- Origin: Vietnam
- Genres: Pop; teen pop; V-pop; dance-pop;
- Years active: 2004–2005, 2017, 2018
- Label: WePro Entertainment
- Past members: Lương Bích Hữu Phạm Quỳnh Anh Ngô Quỳnh Anh Thu Thủy

= H.A.T =

Vietnamese girl group

H.A.T is a Vietnamese pop girl group formed in 2004. H.A.T consists of Lương Bích Hữu, Phạm Quỳnh Anh (Sắc Màu former member) and Thu Thủy (Mây Trắng former member).

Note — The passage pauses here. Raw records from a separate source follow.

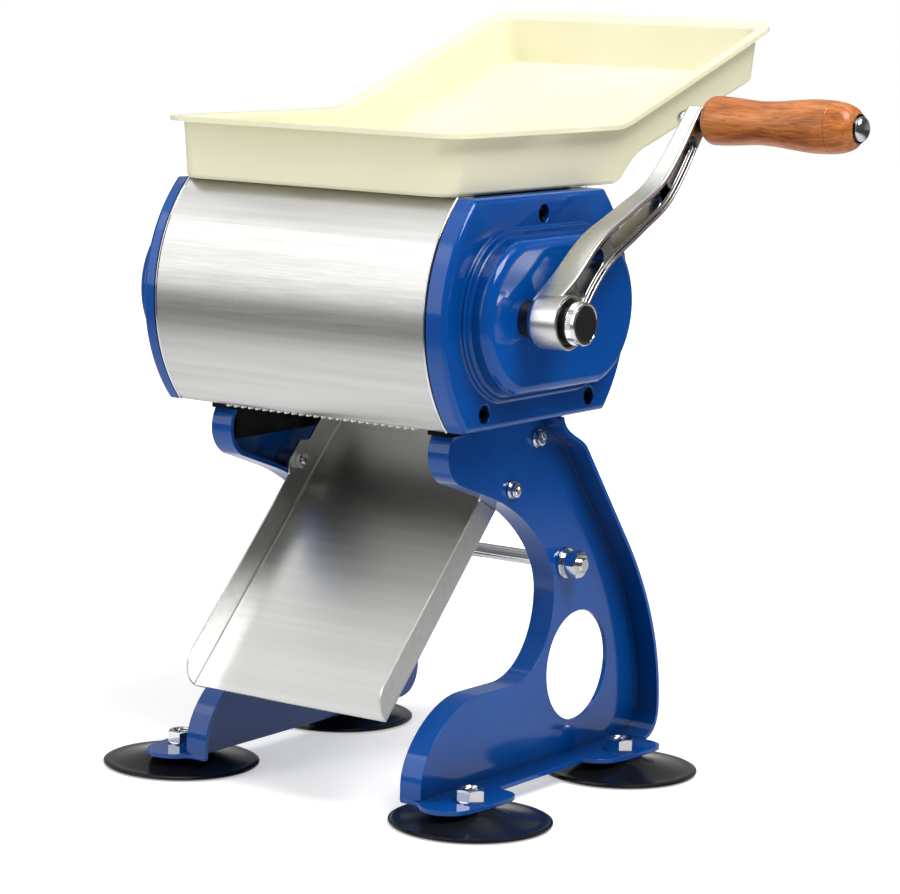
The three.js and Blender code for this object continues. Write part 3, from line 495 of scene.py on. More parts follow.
def effect(name: str, control: tuple[str, str, object], rough: float,
           build: Callable[[Nodes, Socket, Socket], tuple[Socket, Socket, Socket, float]]
           ) -> bpy.types.NodeTree:
    """Makes a shader group once: a place goes in, a height, a roughness and a mask come out.

    Args:
        name: the group's name.
        control: name, socket kind and default of the input that sets its size.
        rough: the default of its dullest roughness.
        build: from the nodes, the place and the control, gives the height, what drives the
            roughness, the mask, and how far that drive is cut at both ends.

    Returns:
        The group's tree.
    """
    found = bpy.data.node_groups.get(name)
    if found:
        return found
    tree = bpy.data.node_groups.new(name, "ShaderNodeTree")
    for label, kind, value in (("Place", "NodeSocketVector", None), control,
                               ("Smooth", "NodeSocketFloat", 0.2),
                               ("Rough", "NodeSocketFloat", rough)):
        socket = tree.interface.new_socket(label, in_out="INPUT", socket_type=kind)
        if value is not None:
            socket.default_value = value
    for label in ("Height", "Roughness", "Mask"):
        tree.interface.new_socket(label, in_out="OUTPUT", socket_type="NodeSocketFloat")
    start = tree.nodes.new("NodeGroupInput").outputs
    end = tree.nodes.new("NodeGroupOutput")
    nodes = Nodes(tree)
    height, drive, mask, cut = build(nodes, start["Place"], start[control[0]])
    sheen = nodes.add("MapRange", {"Value": drive, "From Min": cut, "From Max": 1.0 - cut,
                                   "To Min": start["Smooth"], "To Max": start["Rough"]})
    nodes.give(end, {"Height": height, "Roughness": sheen.outputs["Result"], "Mask": mask})
    return tree


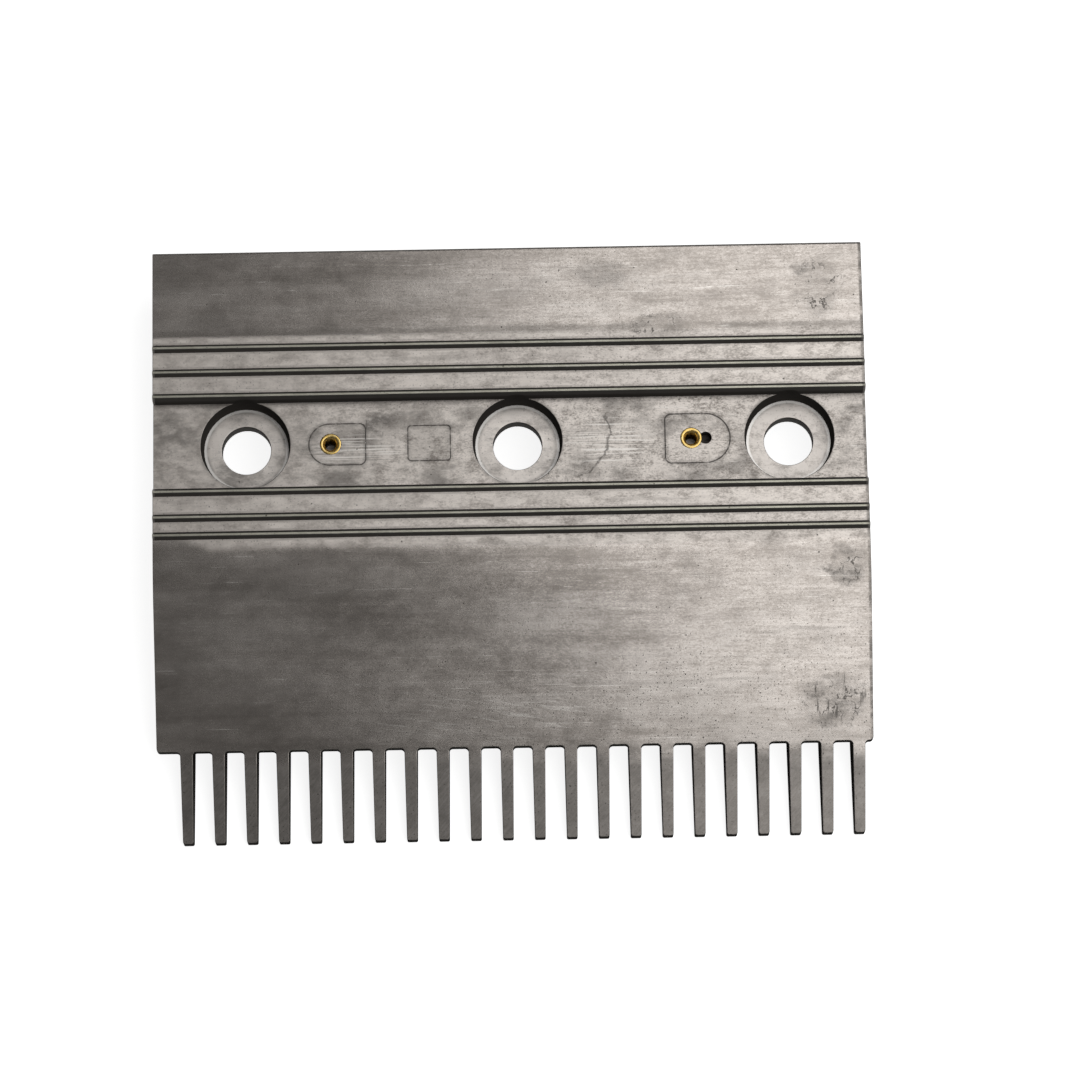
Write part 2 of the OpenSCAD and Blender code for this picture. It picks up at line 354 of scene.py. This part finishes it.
# colours, then patches as centre, half length and half width, and share, in millimetres
aluminium = dict(
    dark=(0.33, 0.297, 0.268), middle=(0.47, 0.428, 0.392), light=(0.62, 0.572, 0.53),
    tooth=(0.205, 0.191, 0.177), toothLight=(0.35, 0.327, 0.306),
    cast=(0.20, 0.188, 0.175), castLight=(0.30, 0.285, 0.268),
    plain=(0.82, 0.759, 0.702, 1), seat=(0.88, 0.82, 0.765, 1), crest=(0.44, 0.445, 0.35, 1),
    scratch=(0.90, 0.86, 0.81, 1), ring=(1.0, 0.97, 0.93, 1), stain=(0.12, 0.11, 0.10, 1),
    pit=(0.045, 0.04, 0.036, 1), soot=(0.046, 0.042, 0.038, 1), tip=(0.040, 0.036, 0.033, 1),
    smudges=[((89, -75), (15, 10), 1.0), ((94, -38), (7, 8), 1.0), ((86, 43), (9, 13), 1.0),
             ((-37, 6), (8, 5), 1.0), ((19, -9), (9, 4), 1.0), ((93, -5), (5, 6), 1.0),
             ((42, 33), (12, 5), 1.0)],
    shades=[((-99, 49), (9, 9), 0.45), ((-85, 36), (10, 4.5), 0.5), ((25, 48), (15, 6), 0.4),
            ((-60, 49), (34, 3), 0.35)],
    rubbed=[((-48, -2), (23, 6.5), 1.1), ((27, -1), (19, 11), 1.1), ((95, -3.5), (6, 1.4), 1.2),
            ((5, -72), (40, 10), 0.45)],
    swept=[((-8, -78), (46, 10), 0.4)],
    cleared=[((25, -56), (50, 18), 0.12)],
)


# the places, noises and zones that the layers of the finish share
def castingField(tree, v):
    coordinates = add(tree, "ShaderNodeTexCoord").outputs
    where = mapped(tree, coordinates["Object"], (perMetre,) * 3)
    f = SimpleNamespace(where=where)
    f.x, f.y, f.z = add(tree, "ShaderNodeSeparateXYZ", {0: where}).outputs
    f.flat = join(tree, f.x, f.y)
    f.up = add(tree, "ShaderNodeSeparateXYZ", {0: coordinates["Normal"]}).outputs[2]
    for name, (scale, detail, rough, seed) in castingNoises.items():
        setattr(f, name, noise(tree, mapped(tree, where, scale), 1, detail, rough, seed))
    f.long = noise(tree, mapped(tree, where, (0.05, 1.9, 1.9), 3), 1, 2, 0.5, 27.0)      # long scratches
    f.level = smooth(tree, f.up, *v["level"])
    f.wall = smooth(tree, f.up, *v["wall"])
    f.inBand = product(tree, smooth(tree, f.z, *v["bandTop"]), between(tree, f.y, *v["bandY"]))
    f.onSeat = product(tree, smooth(tree, f.z, *v["seatTop"]), between(tree, f.y, *v["seatY"]))
    f.onTeeth = smooth(tree, stray(tree, f.y, f.mottle, v["teethStray"]), *v["teeth"])
    f.rear = stray(tree, f.y, f.mottle, v["rearStray"])
    corner = smooth(tree, f.x, *v["frontCorner"])
    f.front = math2(tree, "SUBTRACT", stray(tree, f.y, f.blot, v["frontStray"]), corner)
    f.belt = largest(tree, smooth(tree, f.rear, *v["rearBelt"]), smooth(tree, f.front, *v["frontBelt"]))
    return f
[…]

Thu Thủy was replaced by the Mắt Ngọc former member Ngô Quỳnh Anh, in 2004, after she left the group. During their career, H.A.T released two EPs, Anh không muốn bất công với em 2 – Best Collections (featuring Ưng Hoàng Phúc) and We Are H.A.T – Chúng tôi là H.A.T, both in 2004. The second album sold 30,000 units and became the best-selling album by a group in Vietnam at that time. After being an ambassador for the lipstick brand LipIce, H.A.T disbanded in 2005. In 2017, four members of H.A.T reunited to release the single "Gia đình tôi chọn", which marked 15-year anniversary since WePro was established.